We recently discovered that endothelial Nogo-B, a
membrane protein of the ER, regulates vascular function by inhibiting the rate-limiting
enzyme,
serine palmitoyltransferase (SPT), in de novo
sphingolipid biosynthesis. Here, we show that endothelium-derived
sphingolipids, particularly
sphingosine-1-phosphate (S1P), protect the heart from
inflammation,
fibrosis, and dysfunction following pressure overload and that Nogo-B regulates this paracrine process. SPT activity is upregulated in banded hearts in vivo as well as in TNF-α-activated endothelium in vitro, and loss of Nogo removes the brake on SPT, increasing local S1P production.
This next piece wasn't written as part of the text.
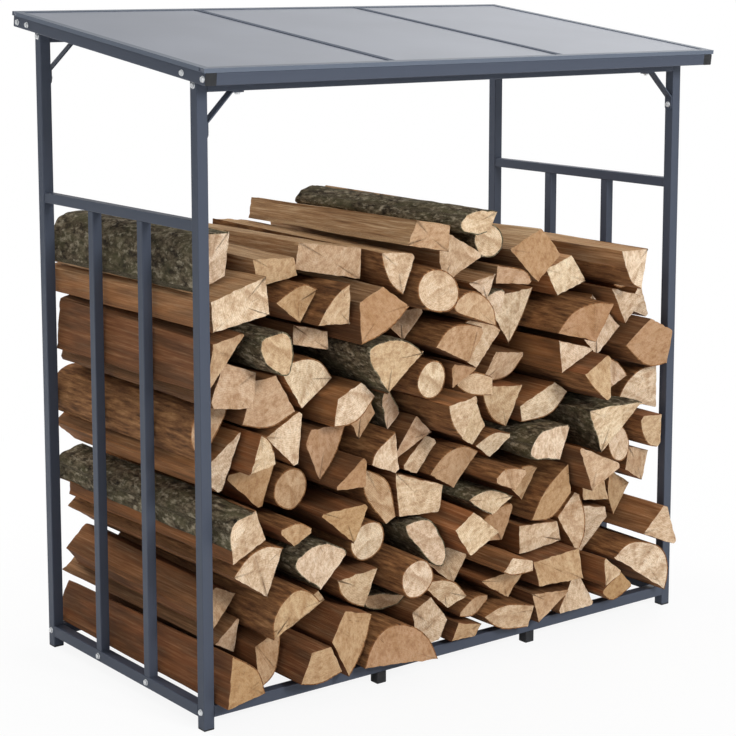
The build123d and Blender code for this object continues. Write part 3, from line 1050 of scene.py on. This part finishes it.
            # Thin bark: nearly smooth, with dents of 17 x 55 mm.
            skin = self.ripple(s * 60, y * 18, 9)
            depth = 1.0 + 1.1 * wave + 0.7 * skin
        else:
            # Split faces: ledges 300 mm long, where the wood tore from fibre to fibre.
            torn = self.ripple(s * 60 + wave, y * 3.2, 21)
            ledge = math.floor(3.0 * torn) / 3.0
            fibre = self.ripple(s * 210, y * 9, 33)
            depth = 2.6 + 2.2 * wave + 2.3 * ledge + 0.9 * fibre
        return max(0.0, depth) * MM

    def build(self, store: LogMesh) -> None:
        """Add the log to a joined mesh.

        Args:
            store: Mesh data that receives the log.
        """
        ring = self.outline()
        count = len(ring)
        base = len(store.points)
        length = self.back_plane[0] - self.front_plane[0]
        near = [0.0] + [step / length for step in self.end_steps]
        inner = [self.inner_start + (1 - 2 * self.inner_start) * k / (self.inner_rings - 1)
                 for k in range(self.inner_rings)]
        steps = near + inner + [1 - t for t in reversed(near)]
        lean = self.rng.uniform(-1, 1)
        thin = self.rng.uniform(0.0, self.taper)
        thick_front = self.rng.random() < self.thick_front_share
        foot = min(self.corners, key=lambda c: c.z)
        for i, t in enumerate(steps):
            rim = i in (0, len(steps) - 1)
            for p in ring:
                a = self.at(self.front_plane, p.x, p.z)
                b = self.at(self.back_plane, p.x, p.z)
                y = a + (b - a) * t
                sink = self.sink(p, y) + (self.end_sink if rim else 0.0)
                sink += self.bow * (1 + lean * math.cos(math.pi * t)) * (1 - 0.2 * lean)
                slim = 1 - thin * (t if thick_front else 1 - t)
                x = p.x + p.inward[0] * sink
                z = p.z + p.inward[1] * sink
                store.add(self, foot.x + (x - foot.x) * slim, y,
                          foot.z + (z - foot.z) * slim, p.way)
        cover = Cover.MOSSY if self.mossy else Cover.SMOOTH
        for i in range(len(steps) - 1):
            for k in range(count):
                n = (k + 1) % count
                barked = ring[k].bark + ring[n].bark > 1.5
                low, high = base + i * count, base + (i + 1) * count
                store.faces.append((low + k, low + n, high + n, high + k))
                store.covers.append((cover if barked else Cover.SPLIT).value)
        self.cap(store, ring, base, True, cover)
        self.cap(store, ring, base + (len(steps) - 1) * count, False, cover)

    def cap(self, store: LogMesh, ring: list[RingPoint], start: int, front: bool,
            cover: Cover) -> None:
        """Close one end with a slightly rough sawn face.

        Args:
            store: Mesh data that receives the face.
            ring: Outline of the log.
            start: Number of the first point of the outline at this end.
            front: Whether this is the front end.
            cover: Bark that shows as a thin rim round the end.
        """
        count = len(ring)
        inwards = 1 if front else -1
        rim = [store.points[start + k] for k in range(count)]
        mid_x = sum(p[0] for p in rim) / count
        mid_y = sum(p[1] for p in rim) / count
        mid_z = sum(p[2] for p in rim) / count
        last = list(range(start, start + count))
        store.rims.update((last[k - 1], last[k]) for k in range(count))
        for stage, share in enumerate(self.cap_shares):
            row = []
            for k in range(count):
                x, y, z = rim[k]
                reach = math.hypot(x - mid_x, z - mid_z)
                part = min(0.2, self.bark_rim / reach) if stage == 0 else share
                px, pz = x + (mid_x - x) * part, z + (mid_z - z) * part
                rough = self.saw_rough * (self.ripple(px * 60, pz * 60) + 1)
                py = y + (mid_y - y) * part + inwards * rough
                row.append(store.add(self, px, py, pz, ring[k].way))
            for k in range(count):
                n = (k + 1) % count
                face = (last[k], row[k], row[n], last[n])
                bark = stage == 0 and ring[k].bark + ring[n].bark > 1.5
                store.faces.append(face if front else face[::-1])
                store.covers.append((cover if bark else Cover.END).value)
            last = row
        tip = store.add(self, mid_x, mid_y + inwards * self.saw_rough, mid_z, 0.0)
        for k in range(count):
            face = (last[k], tip, last[(k + 1) % count])
            store.faces.append(face if front else face[::-1])
            store.covers.append(Cover.END.value)


@dataclass
class LogMesh:
    """Points, faces and attributes of all the logs in one layer."""

    points: list[Place] = field(default_factory=list)
    faces: list[tuple[int, ...]] = field(default_factory=list)
    covers: list[int] = field(default_factory=list)
    rims: set[tuple[int, int]] = field(default_factory=set)
    heart: list[float] = field(default_factory=list)
    run: list[float] = field(default_factory=list)
    tone: list[float] = field(default_factory=list)

    def add(self, log: SplitLog, x: float, y: float, z: float, way: float) -> int:
        """Add one point with what the materials read there.

        Args:
            log: The log that the point belongs to.
            x: Place across the store.
            y: Place along the log.
            z: Height.
            way: Distance round the outline.

        Returns:
            The number of the point.
        """
        self.points.append((x, y, z))
        dx, dz = x - log.heart[0], z - log.heart[1]
        self.heart += [dx, dz, dx * math.cos(log.saw) + dz * math.sin(log.saw)]
        self.run += [way, y, log.seed]
        self.tone += log.tone
        return len(self.points) - 1

    def make(self, name: str) -> bpy.types.Object:
        """Turn the data into an object.

        Args:
            name: Name of the piece.

        Returns:
            The object, linked to the scene.
        """
        mesh = bpy.data.meshes.new(name)
        mesh.from_pydata(self.points, [], self.faces)
        for label, values in (("heart", self.heart), ("run", self.run), ("tone", self.tone)):
            layer = mesh.attributes.new(label, "FLOAT_VECTOR", "POINT")
            layer.data.foreach_set("vector", values)
        mesh.polygons.foreach_set("use_smooth", [True] * len(self.faces))
        rims = {tuple(sorted(pair)) for pair in self.rims}
        sharp = [tuple(sorted(edge.vertices)) in rims for edge in mesh.edges]
        mesh.edges.foreach_set("use_edge_sharp", sharp)
        mesh.update()
        return add_object(name, mesh)


@dataclass
class LogHeap:
    """The heap: each layer of plain logs is replaced by its worked-out logs."""

    nodes: dict[str, bpy.types.Object]
    seed: int = 4
    weld: float = 0.02 * MM
    same_corner: float = 0.3 * MM
    mossy_spots: tuple[Point, ...] = ((-0.60, 0.93), (-0.58, 0.47), (-0.50, 0.80),
                                      (-0.42, 0.30), (0.03, 1.05), (0.12, 0.78),
                                      (0.20, 1.02), (0.47, 0.55), (-0.15, 0.18),
                                      (-0.21, 0.73), (-0.14, 0.59), (0.08, 0.36),
                                      (-0.08, 0.30), (0.28, 0.47))

    def split_parts(self, node: bpy.types.Object) -> list[list[Corner]]:
        """Find the separate logs in a CAD node.

        Args:
            node: Node with one closed prism for each log.

        Returns:
            The corners of each log's section, counter-clockwise.
        """
        mesh = node.data
        keys: dict[tuple[int, int, int], int] = {}
        same = []
        for v in mesh.vertices:
            key = tuple(round(c / self.weld) for c in v.co)
            same.append(keys.setdefault(key, len(keys)))
        group = list(range(len(keys)))

        def root(k: int) -> int:
            """Find what stands for a group of points.

            Args:
                k: A point of the group.

            Returns:
                The number of the point that stands for the group.
            """
            while group[k] != k:
                group[k] = group[group[k]]
                k = group[k]
            return k

        for face in mesh.polygons:
            first = root(same[face.vertices[0]])
            for k in face.vertices[1:]:
                group[root(same[k])] = first
        logs: dict[int, list[Vector]] = {}
        for v, k in zip(mesh.vertices, same):
            logs.setdefault(root(k), []).append(v.co)
        return [self.section(points) for points in logs.values()]

    def section(self, points: list[Vector]) -> list[Corner]:
        """Order the corners of one prism.

        Args:
            points: All points of the prism.

        Returns:
            Its corners, counter-clockwise with x right and z up.
        """
        corners: list[Corner] = []
        for p in points:
            for c in corners:
                if math.hypot(c.x - p.x, c.z - p.z) < self.same_corner:
                    c.front, c.back = min(c.front, p.y), max(c.back, p.y)
                    break
            else:
                corners.append(Corner(p.x, p.z, p.y, p.y))
        x = sum(c.x for c in corners) / len(corners)
        z = sum(c.z for c in corners) / len(corners)
        corners.sort(key=lambda c: math.atan2(c.z - z, c.x - x))
        return corners

    def build(self) -> None:
        """Work out every layer and put it in place of its node."""
        # In the order of Cover, because a face's cover is the number of its material.
        finishes = [
            SawnEnd().make(), SplitFace().make(),
            BarkCover("bark_thin_ruddy", Cover.SMOOTH,
                      ("#45301f", "#6e4a2f", "#8d633f", "#b08459"),
                      9 * MM, 60 * MM, 1.2 * MM).make(),
            BarkCover("bark_plated_with_moss", Cover.MOSSY,
                      ("#16120d", "#3c3327", "#685b48", "#9a8d74"),
                      13 * MM, 25 * MM, 4.0 * MM).make(),
        ]
        names = sorted(n for n in self.nodes if n.startswith("logs_layer"))
        sections = {name: self.split_parts(self.nodes[name]) for name in names}
        middles = {(name, k): (sum(c.x for c in s) / len(s), sum(c.z for c in s) / len(s))
                   for name in names for k, s in enumerate(sections[name])}
        mossy = {min(middles, key=lambda key: math.dist(middles[key], spot))
                 for spot in self.mossy_spots}
        for name in names:
            store = LogMesh()
            for k, corners in enumerate(sections[name]):
                rng = random.Random(self.seed * 1000 + hash_name(name) + k)
                SplitLog(corners, rng, mossy=(name, k) in mossy).build(store)
            piece = store.make(name.replace("layer", "split"))
            wear_material(piece, *finishes)
            piece.data.polygons.foreach_set("material_index", store.covers)
            piece.data.update()
            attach(piece, "root")
            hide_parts(name)
            LOG.info("%s: %d logs, %d faces", piece.name, len(sections[name]),
                     len(store.faces))


def hash_name(name: str) -> int:
    """Return a number that depends only on the letters of a name."""
    return sum(ord(c) * (k + 7) for k, c in enumerate(name))


@dataclass(frozen=True)
class Lamp:
    """One square soft lamp that looks at the heap."""

    name: str
    place: Place
    power: float
    side: float
    mirrored: bool = False


@dataclass
class Studio:
    """Pale floor, soft light and the camera."""

    yaw: float = math.radians(37.42)
    pitch: float = math.radians(8.11)
    place: Place = (-2.7285, -3.5505, 1.5420)
    focal: float = 1958.0
    image: float = 736.0
    shift: float = -120.0
    sensor: float = 36.0
    lamps_aim: Place = (0.0, 0.0, 0.65)
    # Only the fill is mirrored: the others would show as white patches in the sheets.
    lamps: tuple[Lamp, ...] = (Lamp("key", (0.4, -4.7, 2.8), 150.0, 1.3),
                               Lamp("fill", (-3.9, -3.2, 1.8), 25.0, 2.2, mirrored=True),
                               Lamp("back", (-1.2, 4.3, 2.4), 160.0, 2.0),
                               Lamp("roof", (2.6, 0.6, 3.4), 36.0, 1.6))
    floor_size: float = 60.0
    paler_side: Place = (0.79, -0.61, 0.0)

    def build_floor(self) -> None:
        """Lay a pale floor that turns white in the distance and keeps the shadow."""
        half = self.floor_size / 2
        mesh = bpy.data.meshes.new("floor")
        corners = [(-half, -half, 0), (half, -half, 0), (half, half, 0), (-half, half, 0)]
        mesh.from_pydata(corners, [], [(0, 1, 2, 3)])
        floor = add_object("floor", mesh)
        material, tree, shader = new_material("floor_painted_pale")
        set_inputs(tree, shader, {"Base Color": (0.88, 0.88, 0.88, 1.0), "Roughness": 0.9,
                                  "Specular IOR Level": 0.0})
        spot = add_node(tree, "TexCoord").outputs["Object"]
        away = add_node(tree, "VectorMath", {0: spot}, operation="LENGTH")
        far = add_node(tree, "MapRange", {"Value": away.outputs["Value"], "From Min": 1.0,
                                          "From Max": 2.2, "To Min": 0.90, "To Max": 1.0})
        path = add_node(tree, "LightPath")
        seen = add_node(tree, "Math", {0: path.outputs["Is Camera Ray"], 1: far.outputs[0]},
                        operation="MULTIPLY")
        white = add_node(tree, "Emission", {"Color": (1, 1, 1, 1), "Strength": 1.0})
        mixed = add_node(tree, "MixShader", {0: seen.outputs[0], 1: shader.outputs[0],
                                             2: white.outputs[0]})
        set_inputs(tree, tree.nodes["Material Output"], {"Surface": mixed.outputs[0]})
        wear_material(floor, material)
        LOG.info("floor laid")

    def build_world(self) -> None:
        """Light the object evenly, with white behind it and a paler right side in gloss."""
        world = bpy.data.worlds.new("studio")
        bpy.context.scene.world = world
        world.use_nodes = True
        tree = world.node_tree
        path = add_node(tree, "LightPath")
        direct = add_node(tree, "Math", {0: path.outputs["Is Camera Ray"],
                                         1: path.outputs["Is Transmission Ray"]},
                          operation="MAXIMUM")
        soft = add_node(tree, "Background", {"Color": (0.95, 0.98, 1.0, 1.0),
                                             "Strength": 0.47})
        white = add_node(tree, "Background", {"Color": (1, 1, 1, 1), "Strength": 1.0})
        plain = add_node(tree, "MixShader", {0: direct.outputs[0], 1: soft.outputs[0],
                                             2: white.outputs[0]})
        # Gloss sees a paler wall on the right, so the roof brightens from left to right.
        way = add_node(tree, "TexCoord").outputs["Generated"]
        turn = add_node(tree, "VectorMath", {0: way, 1: self.paler_side},
                        operation="DOT_PRODUCT")
        glow = add_node(tree, "MapRange", {"Value": turn.outputs["Value"], "From Min": -0.16,
                                           "From Max": 0.16, "To Min": 0.54,
                                           "To Max": 1.26})
        wall = add_node(tree, "Background", {"Color": (1, 1, 1, 1),
                                             "Strength": glow.outputs[0]})
        mixed = add_node(tree, "MixShader", {0: path.outputs["Is Glossy Ray"],
                                             1: plain.outputs[0], 2: wall.outputs[0]})
        set_inputs(tree, tree.nodes["World Output"], {"Surface": mixed.outputs[0]})

    def hang_lamp(self, lamp: Lamp) -> None:
        """Hang one lamp.

        Args:
            lamp: Its name, place, power in watts, side, and whether gloss shows it.
        """
        data = bpy.data.lights.new(lamp.name, "AREA")
        data.energy = lamp.power
        data.size = lamp.side
        light = add_object(lamp.name, data)
        light.location = lamp.place
        light.visible_glossy = lamp.mirrored
        aim = Vector(self.lamps_aim) - Vector(lamp.place)
        light.rotation_euler = aim.to_track_quat("-Z", "Y").to_euler()

    def build_camera(self) -> None:
        """Set the camera where the photograph was taken from."""
        data = bpy.data.cameras.new("camera")
        data.sensor_fit = "HORIZONTAL"
        data.sensor_width = self.sensor
        data.lens = self.sensor * self.focal / self.image
        data.shift_y = self.shift / self.image
        data.clip_end = 100.0
        camera = add_object("camera", data)
        camera.location = self.place
        aim = Vector((math.sin(self.yaw) * math.cos(self.pitch),
                      math.cos(self.yaw) * math.cos(self.pitch), -math.sin(self.pitch)))
        camera.rotation_euler = aim.to_track_quat("-Z", "Y").to_euler()
        bpy.context.scene.camera = camera

    def build(self) -> None:
        """Set up floor, world, lamps and camera."""
        self.build_floor()
        self.build_world()
        for lamp in self.lamps:
            self.hang_lamp(lamp)
            LOG.info("lamp %s hung", lamp.name)
        self.build_camera()
        bpy.context.scene.view_settings.view_transform = "Standard"


def main() -> None:
    """Load the frame, dress it and set up floor, light and camera."""
    logging.basicConfig(level=logging.INFO, format="%(message)s")
    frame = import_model()
    nodes = frame["nodes"]
    SteelFrame(nodes).dress()
    RoofSheets(nodes).dress()
    Fasteners().build()
    LogHeap(nodes).build()
    Studio().build()


if __name__ == "__main__":
    main()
Hence, mice lacking Nogo-B, systemically or specifically in the endothelium, are resistant to the onset of pathological
cardiac hypertrophy. Furthermore, pharmacological inhibition of SPT with
myriocin restores permeability,
inflammation, and heart dysfunction in Nogo-A/B-deficient mice to WT levels, whereas
SEW2871, an
S1P1 receptor agonist, prevents myocardial permeability,
inflammation, and dysfunction in WT banded mice. Our study identifies a critical role of endothelial
sphingolipid biosynthesis and its regulation by Nogo-B in the development of pathological
cardiac hypertrophy and proposes a potential therapeutic target for the attenuation or reversal of this clinical condition.